Even those with a more forgiving or positive attitude towards the profession were beginning to recognize the limitations of an interpretive-heavy objectivist perspective in which an all-powerful, all-knowing authority could know another mind better than the patient could. In the United States and elsewhere, against this revolutionary backdrop of the 1960s, personal empowerment and the recognition of the above-named marginalized groups, psychoanalysis became more and more criticized from without and even from within the profession. It is in this context and against the backdrop of increasingly popular non-psychoanalytic treatment methods such as cognitivebehavioural therapy with its promise of quick, evidence-based, manualized approaches and cure that Relational psychoanalysis was born.
It is perhaps beyond the scope of this book to conjecture why it is that, in many cases, non-psychoanalytic mental health practitioners and the lay public seem not to be particularly familiar with psychoanalytic approaches other than classical Freudian, Jungian and/or Lacanian perspectives. These are the only psychoanalytic theories that seem to be taught in university undergraduate and graduate psychology, English or philosophy departments. They are no longer the most commonly taught perspectives in postgraduate training programmes and institutes; however, where advanced, postgraduate study is required for those who are interested in pursuing training to become a psychoanalyst after receiving their graduate degree in psychology, social work, psychiatry and the like.
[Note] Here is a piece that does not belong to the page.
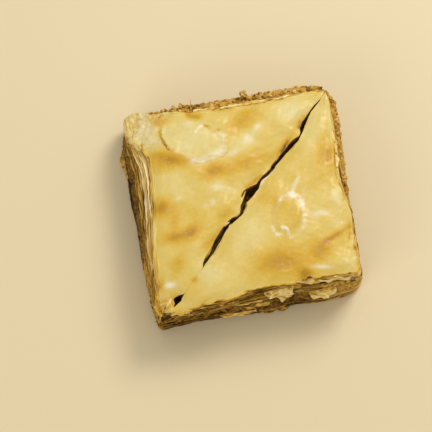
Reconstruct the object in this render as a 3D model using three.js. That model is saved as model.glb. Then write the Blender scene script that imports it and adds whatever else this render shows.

This book will attempt a somewhat rare feat. Primarily written for clinicians and theorists, both in and outside of psychoanalysis, it will also attempt to serve as an introduction to one of the most exciting and still relatively new perspectives in psychoanalysis even more than 30 years after its founding for an interested non-professional readership as well. And for those already familiar with Relational psychoanalysis, my hope is that it will serve as an elementary textbook of a sort, introducing or reviewing key concepts and providing carefully considered citations and references for those who want to examine original and supplemental sources. As of this writing, and at least as far as Im aware, this is one of the few introductory texts to Relational thinking since Greenberg and Mitchells pioneering work (1983, though this text was written to introduce what came to be known as small r relational psychoanalysis, which preceded most of the concepts that I outline here in the pages to follow) and subsequent volumes by Lewis Aron (1996), Paul Wachtel (2008), Skolnick and Warshaws edited volume (1992), Loewenthal and Samuels edited collection (2014), Cornell and Hargadens (2005) compendium of Relational writing within Transactional Analysis, and Barsnesss edited work (2017). It may be the first primer, however, and, in that respect, it is designed to provide an overview of both foundational as well as newer thinking developed by the early founders of this perspective and subsequent generations of Relational thinkers. All theoretical material is illustrated with clinical examples, and the volume concludes with thoughts about areas in need of further study and emphasis.